Job:
Return the line containing "foot = Box(foot_thickness, arm_width, foot_top", the line containing "for node in", and every line between them, exactly as they stand. Output nothing else.
─── Excerpted data
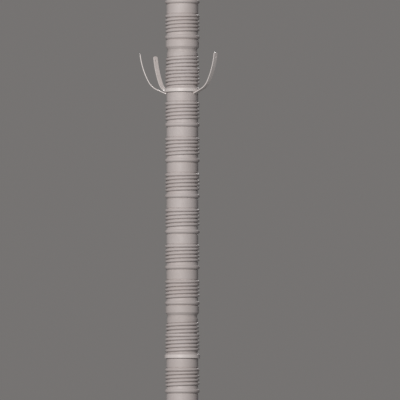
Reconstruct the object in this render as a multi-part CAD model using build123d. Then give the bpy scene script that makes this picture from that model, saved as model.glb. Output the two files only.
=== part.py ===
from build123d import *
import os
from math import cos, radians, sin, sqrt

# A flexible corrugated flue liner of plastic, cut to length and stood on its end,
# with a centring spacer and a plain ring snapped over two of its beads.
# Frame: +Z up along the liner, origin at the centre of its bottom end, sizes in mm.

# Lengths along the liner
repeat_count = 2            # pattern repeats in the cut length
plain_module_count = 6      # plain modules in one repeat, beside its one socket module
head_bead_height = 12.8     # bead that heads a module
bead_height = 9.0           # bead that leads a group of ribs
valley_height = 2.1         # narrow valley beside a bead
band_height = 25.9          # smooth band
rib_height = 7.6
rib_pitch = 10.4
rib_count = 4
lead_rib_count = 3          # lower ribs under the shoulder of a socket module
plain_neck = 7.0            # neck that ends a plain module
socket_neck = 3.5           # neck that ends a socket module
wide_band_height = 18.5     # band of a socket module
groove_fall = 8.0           # slope from the wide band down to the locking groove
groove_height = 4.0         # bottom of the locking groove
groove_rise = 6.0           # slope from the locking groove up to the shoulder
shoulder_height = 10.3
flank = 0.8                 # run of the step between two plain stretches

# Outside radii of the liner
bead_radius = 48.9
rib_radius = 48.7
lead_rib_radius = 47.2
band_radius = 44.9
wide_band_radius = 47.0
shoulder_radius = 44.1
wide_neck_radius = 44.6     # neck of a plain module
neck_radius = 43.4          # valleys, gaps and the neck of a socket module
groove_radius = 41.7        # locking groove, and the gaps of the lead ribs
liner_wall = 1.2

# Rings that snap over the lower half of a head bead, with a lip in the valley below it
ring_clearance = 0.25
ring_rise = 1.2             # how far a ring reaches above the middle of the bead
ring_wall = 0.9
spacer_wall = 1.2
ring_edge = 0.5             # rounding of the outer edges
spacer_bead_number = 3      # head bead that carries the spacer, counted from the top
ring_bead_number = 10       # head bead that carries the plain ring

# Arms of the spacer: a strip with a straight root and two tangent arcs, nearly upright at its tip
arm_azimuths = (80, 130, 180, 322)
arm_width = 15.0
arm_thickness = 2.6
arm_drop = 12.4             # the strip leaves this far below the middle of the bead
root_angle = 24.0
root_run = 27.0
bend_radius = 50.0
bend_angle = 38.0
sweep_radius = 217.0
sweep_angle = 22.0
tip_flat = 1.0              # what the two roundings of the tip leave between them
tip_hole_radius = 2.2
tip_hole_inset = 13.0
foot_thickness = 2.8        # foot that carries the strip below the ring

tiny = 1e-4                 # lengths that differ by less are the same

# Wall of the liner, as stretches of (kind, height, radius)
head_bead = ("bead", head_bead_height, bead_radius)
bead = ("bead", bead_height, bead_radius)
valley = ("wall", valley_height, neck_radius)
band = ("wall", band_height, band_radius)
rib_gap = ("wall", (rib_pitch - rib_height) / 2, neck_radius)
rib = [rib_gap, ("bead", rib_height, rib_radius), rib_gap]
lead_gap = ("wall", (rib_pitch - rib_height) / 2, groove_radius)
lead_rib = [lead_gap, ("bead", rib_height, lead_rib_radius), lead_gap]
socket = [
    ("wall", wide_band_height, wide_band_radius),
    ("slope", groove_fall, groove_radius),
    ("wall", groove_height, groove_radius),
    ("slope", groove_rise, shoulder_radius),
    ("wall", shoulder_height, shoulder_radius),
]


def height_of(stretches):
    return sum(height for kind, height, radius in stretches)


plain_module = [head_bead, valley, band, valley, bead] + rib * rib_count
plain_module += [("wall", plain_neck, wide_neck_radius)]
socket_module = [head_bead, valley] + socket + lead_rib * lead_rib_count
socket_module += [bead] + rib * rib_count + [("wall", socket_neck, neck_radius)]

# Both ends are cut half way down the smooth band of a plain module.
band_place = plain_module.index(band)
half_band = ("wall", band_height / 2, band_radius)
above_cut = plain_module[:band_place] + [half_band]
below_cut = [half_band] + plain_module[band_place + 1:]
modules = ([plain_module, socket_module] + [plain_module] * (plain_module_count - 1)) * repeat_count
modules = [below_cut] + modules[:-1] + [above_cut]
wall_stretches = sum(modules, [])
liner_length = height_of(wall_stretches)


def bead_level(number):
    """Middle of the bead that heads a module, counted from the top."""
    above = sum(height_of(stretches) for stretches in modules[:number])
    return liner_length - above - head_bead_height / 2


def crest_circle(half_height, crest_radius, foot_radius):
    """Bend of a round crest over its foot, and the radius at which the bend is centred."""
    rise = crest_radius - foot_radius
    bend = (half_height ** 2 + rise ** 2) / (2 * rise)
    return bend, crest_radius - bend


def bead_points(middle, height, crest, above, below):
    """An arc over the crest, from the wall above the bead to the wall below it."""
    bend, centre = crest_circle(height / 2, crest, min(above, below))
    start = (above, middle + sqrt(bend ** 2 - (above - centre) ** 2))
    end = (below, middle - sqrt(bend ** 2 - (below - centre) ** 2))
    return [start, (crest, middle, "crest"), end]


def step_points(level, above, below, inset):
    """A step between two plain stretches, cut from the wider one."""
    if abs(above - below) < tiny:
        return []
    if above < below:
        return [(above, level - inset), (below, level - inset - flank)]
    return [(above, level + inset + flank), (below, level + inset)]


def wall_points(inset):
    """Points down the outside (inset 0) or the inside of the wall; a crest marks an arc."""
    z = liner_length
    points = [(wall_stretches[0][2] - inset, z)]
    for place, (kind, height, radius) in enumerate(wall_stretches):
        kind_above, _, radius_above = wall_stretches[place - 1]
        above = radius_above - inset
        side = radius - inset
        if kind == "bead":
            below = wall_stretches[place + 1][2] - inset
            points += bead_points(z - height / 2, height - 2 * inset, side, above, below)
        elif kind == "slope":
            points.append((above, z))
        elif kind_above == "slope":
            points.append((side, z))
        elif kind_above == "wall" and place > 0:
            points += step_points(z, above, side, inset)
        z -= height
    return points + [(wall_stretches[-1][2] - inset, 0)]


def wall_edges(points):
    """Lines between the points, and an arc through each crest."""
    corners = [(point[0], 0, point[1]) for point in points]
    crests = [len(point) == 3 for point in points]
    edges = []
    for place in range(1, len(points)):
        if crests[place]:
            edges.append(Edge.make_three_point_arc(*corners[place - 1:place + 2]))
        elif not crests[place - 1] and abs(Vector(*corners[place]) - Vector(*corners[place - 1])) > tiny:
            edges.append(Edge.make_line(corners[place - 1], corners[place]))
    return edges


def make_liner():
    outside = wall_points(0)
    inside = wall_points(liner_wall)
    cuts = [
        Edge.make_line((outer[0], 0, outer[1]), (inner[0], 0, inner[1]))
        for outer, inner in ((outside[0], inside[0]), (outside[-1], inside[-1]))
    ]
    return revolve(Face(Wire(wall_edges(outside) + wall_edges(inside) + cuts)), Axis.Z, 360)


# Section of a ring, measured from the middle of the head bead: a wall over the crest and a lip in the valley
ring_inner = bead_radius + ring_clearance
lip_inner = neck_radius + ring_clearance
bead_bend, bead_centre = crest_circle(head_bead_height / 2, bead_radius, neck_radius)
bead_reach = bead_bend if bead_centre > neck_radius else head_bead_height / 2
lip_top = -bead_reach - ring_clearance
lip_low = -head_bead_height / 2 - valley_height + ring_clearance


def make_ring(level, wall):
    """A ring whose lip sits between the bead and the smooth band."""
    outer = ring_inner + wall
    outline = Polyline(
        (ring_inner, ring_rise),
        (outer, ring_rise),
        (outer, lip_low),
        (lip_inner, lip_low),
        (lip_inner, lip_top),
        (ring_inner, lip_top),
        close=True,
    )
    section = make_face(outline)
    section = fillet(section.vertices().group_by(Axis.X)[-1], radius=ring_edge)
    return Pos(0, 0, level) * revolve(Plane.XZ * section, Axis.Z, 360)


# Foot of an arm: it hangs from the lip, clear of the smooth band, and ends below the strip
foot_inner = max(lip_inner, band_radius + ring_clearance)
foot_middle = foot_inner + foot_thickness / 2
foot_top = (lip_top + lip_low) / 2
foot_low = -arm_drop - arm_thickness / 2


def arm_side(offset):
    """One side of the strip, at this offset above its centre line: a run and two tangent arcs."""
    start = (
        foot_middle - offset * sin(radians(root_angle)),
        -arm_drop + offset * cos(radians(root_angle)),
    )
    run = PolarLine(start, root_run, root_angle)
    bend = JernArc(run @ 1, run % 1, bend_radius - offset, bend_angle)
    rise = JernArc(bend @ 1, bend % 1, sweep_radius - offset, sweep_angle)
    return run, bend, rise


def make_arm():
    """One strip with its foot, pointing along +X, measured from the middle of the bead."""
    upper = arm_side(arm_thickness / 2)
    lower = arm_side(-arm_thickness / 2)
    root = Line(upper[0] @ 0, lower[0] @ 0)
    tip = Line(upper[-1] @ 1, lower[-1] @ 1)
    side_view = make_face([*upper, *lower, root, tip])
    strip = extrude(Plane.XZ * side_view, arm_width / 2, both=True)
    tip_edges = strip.edges().filter_by(lambda edge: abs(edge.length - arm_thickness) < tiny).sort_by(Axis.Z)
    strip = fillet(tip_edges[-2:], radius=(arm_width - tip_flat) / 2)

    rise = arm_side(0)[-1]
    place = 1 - tip_hole_inset / rise.length
    at = rise @ place
    along = rise % place
    hole = Cylinder(tip_hole_radius, 2 * arm_thickness)
    strip -= Plane((at.X, 0, at.Y), z_dir=(-along.Y, 0, along.X)) * hole

    foot = Box(foot_thickness, arm_width, foot_top - foot_low)
    return strip + Pos(foot_middle, 0, (foot_top + foot_low) / 2) * foot


def make_spacer():
    arm = Pos(0, 0, bead_level(spacer_bead_number)) * make_arm()
    spacer = make_ring(bead_level(spacer_bead_number), spacer_wall)
    for azimuth in arm_azimuths:
        spacer += Rot(0, 0, azimuth) * arm
    return spacer


os.makedirs("parts", exist_ok=True)
export_step(make_liner(), "parts/flue_liner.step")
export_step(make_spacer(), "parts/centring_spacer.step")
export_step(make_ring(bead_level(ring_bead_number), ring_wall), "parts/plain_ring.step")
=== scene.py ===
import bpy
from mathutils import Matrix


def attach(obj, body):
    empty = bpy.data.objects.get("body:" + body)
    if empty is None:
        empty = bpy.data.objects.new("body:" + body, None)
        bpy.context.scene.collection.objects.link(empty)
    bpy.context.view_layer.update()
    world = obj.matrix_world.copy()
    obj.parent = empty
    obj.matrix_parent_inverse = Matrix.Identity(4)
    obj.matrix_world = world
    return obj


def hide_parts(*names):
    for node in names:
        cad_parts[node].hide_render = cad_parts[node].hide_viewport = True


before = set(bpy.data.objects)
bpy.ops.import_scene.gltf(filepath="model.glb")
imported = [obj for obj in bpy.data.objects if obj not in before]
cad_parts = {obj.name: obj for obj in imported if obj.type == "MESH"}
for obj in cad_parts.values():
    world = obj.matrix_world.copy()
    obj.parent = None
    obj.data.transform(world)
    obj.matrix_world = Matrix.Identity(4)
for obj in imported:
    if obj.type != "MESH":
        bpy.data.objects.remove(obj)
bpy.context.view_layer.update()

from math import acos, atan2, cos, hypot, pi, radians, sin, sqrt

import bmesh
import bpy
from mathutils import Matrix, Vector

# The liner's pattern and the rings, in millimetres
head_bead_height = 12.8
bead_height = 9.0
valley_height = 2.1
band_height = 25.9
rib_height = 7.6
rib_pitch = 10.4
wide_band_height = 18.5
groove_fall = 8.0
groove_height = 4.0
groove_rise = 6.0
shoulder_height = 10.3
plain_neck = 7.0
socket_neck = 3.5
flank = 0.8
rib_count = 4
lead_rib_count = 3
plain_module_count = 6
repeat_count = 2
bead_radius = 48.9
rib_radius = 48.7
lead_rib_radius = 47.2
band_radius = 44.9
wide_band_radius = 47.0
shoulder_radius = 44.1
wide_neck_radius = 44.6
neck_radius = 43.4
groove_radius = 41.7
liner_wall = 1.2
corner_easing = 0.35

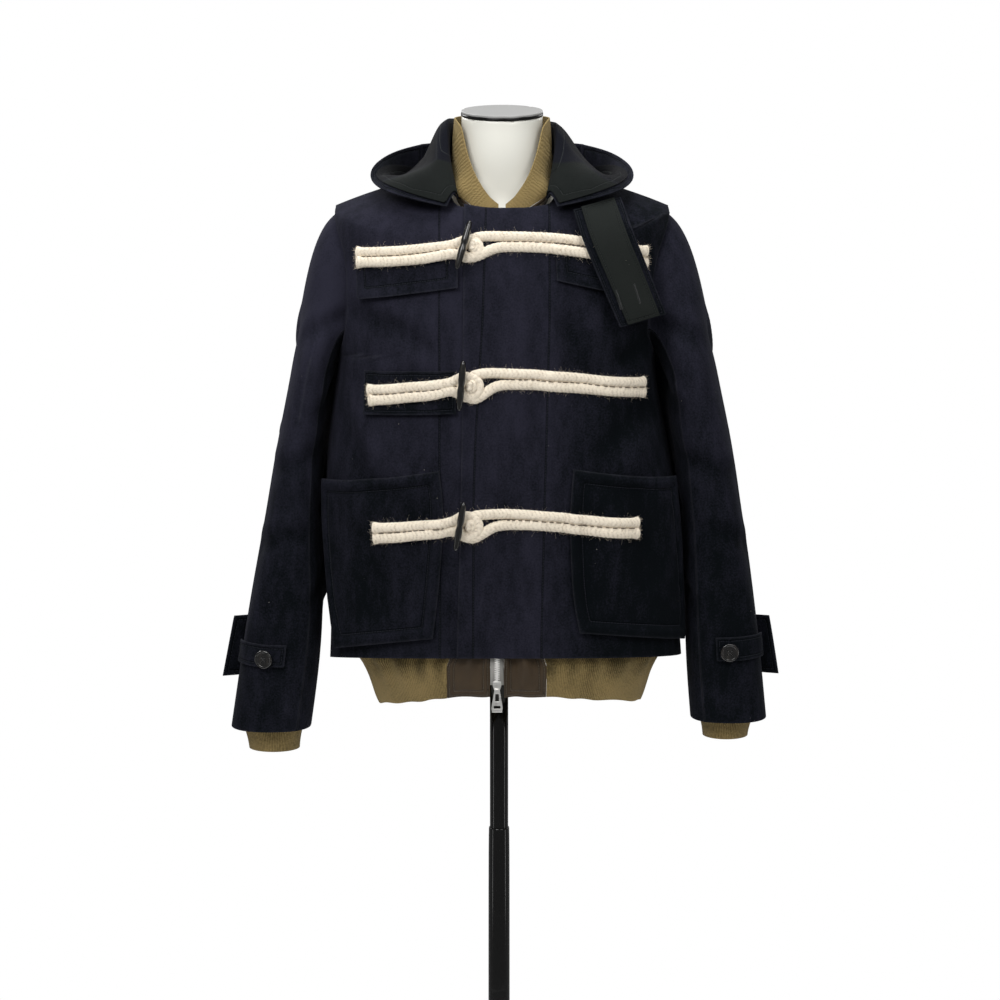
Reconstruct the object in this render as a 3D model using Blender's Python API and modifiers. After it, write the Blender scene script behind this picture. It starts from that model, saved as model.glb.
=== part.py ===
"""Wool blouson with rope and toggle closures, on a limbless dress form and its stand.

Metres, +Z up, the front faces -Y and +X is the wearer's left. The origin is on the
floor, on the axis of the stand. Every piece of cloth is a thin wall: an open surface
worked out from rings, given its thickness by Solidify towards the inside.
"""

import bisect
import math
from collections import namedtuple

import bmesh
import bpy
from mathutils import Matrix, Vector

# ---------------------------------------------------------------- driving dimensions

WOOL = 0.0024             # melton of the coat layer
TWILL = 0.0012            # hood lining and tab facing
RIB = 0.0020              # knitted collar, cuffs and hem
NYLON = 0.0010            # panels beside the zip
SEAM = 0.0003             # gap between two pieces at a seam
CLEAR = 0.0012            # gap under a piece that lies on a curved panel
EDGE = 0.0020             # narrow last strip of a panel, which keeps its edge true

GARMENT_X = 0.004         # the garment hangs this far to the wearer's left of the stand
UNDERLAP = -0.022         # how far the lower front reaches beneath the upper one
SHOULDER_V = 0.89         # level of the shoulder tip, from 0 at the hem to 1 at the neck
UNDERARM_V = 0.62
SIDE = {"left": 1.0, "right": -1.0}       # the wearer's left is at +X

ROPE_WIDE = 0.0112
ROPE_HIGH = 0.0078
ROPE_PITCH = 0.0124       # between the two strands of a doubled rope
LAYER = CLEAR + WOOL      # outer face of a patch above the panel that it lies on
ROPE_REST = 0.0036                         # from a rope's middle to what it lies on
ROPE_ON_PANEL = ROPE_REST
ROPE_ON_PATCH = LAYER + ROPE_REST
FLAP_LIFT = -0.0006                        # a chest flap's inner edge lies closer
FLAP_STAND_OFF = 0.0020                    # and its outer edge stands off
POCKET_LIFT = -0.0004
POCKET_STAND_OFF = 0.0058
ROPE_ON_FLAP = ROPE_ON_PATCH + 0.0002
ROPE_ON_POCKET = ROPE_ON_PATCH - 0.0003

FORM_TOP = 1.490
FORM_SIDES = 24
NECK_LIP = 0.012          # straight part under the neck's slanted top
NECK_X = 0.0545
NECK_Y = 0.0555
CAP_SLOPE = math.tan(math.radians(5))
NECK_DISCS = (("form_neck_band", 0.0004, 0.0034, 0.0552, "band"),
              ("form_neck_cap", 0.0038, 0.0068, 0.0545, "cap"))
TUBE_R = 0.0127
SLEEVE_TUBE_R = 0.0149
SLEEVE_TUBE_BORE = 0.0132
STEP_Z = 0.520            # top of the lower tube
FORM_BASE_Z = 0.757
BASE_R = 0.165
BASE_H = 0.014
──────
Reply to the task:
    foot = Box(foot_thickness, arm_width, foot_top - foot_low)
    return strip + Pos(foot_middle, 0, (foot_top + foot_low) / 2) * foot


def make_spacer():
    arm = Pos(0, 0, bead_level(spacer_bead_number)) * make_arm()
    spacer = make_ring(bead_level(spacer_bead_number), spacer_wall)
    for azimuth in arm_azimuths:
        spacer += Rot(0, 0, azimuth) * arm
    return spacer


os.makedirs("parts", exist_ok=True)
export_step(make_liner(), "parts/flue_liner.step")
export_step(make_spacer(), "parts/centring_spacer.step")
export_step(make_ring(bead_level(ring_bead_number), ring_wall), "parts/plain_ring.step")
=== scene.py ===
import bpy
from mathutils import Matrix


def attach(obj, body):
    empty = bpy.data.objects.get("body:" + body)
    if empty is None:
        empty = bpy.data.objects.new("body:" + body, None)
        bpy.context.scene.collection.objects.link(empty)
    bpy.context.view_layer.update()
    world = obj.matrix_world.copy()
    obj.parent = empty
    obj.matrix_parent_inverse = Matrix.Identity(4)
    obj.matrix_world = world
    return obj


def hide_parts(*names):
    for node in names:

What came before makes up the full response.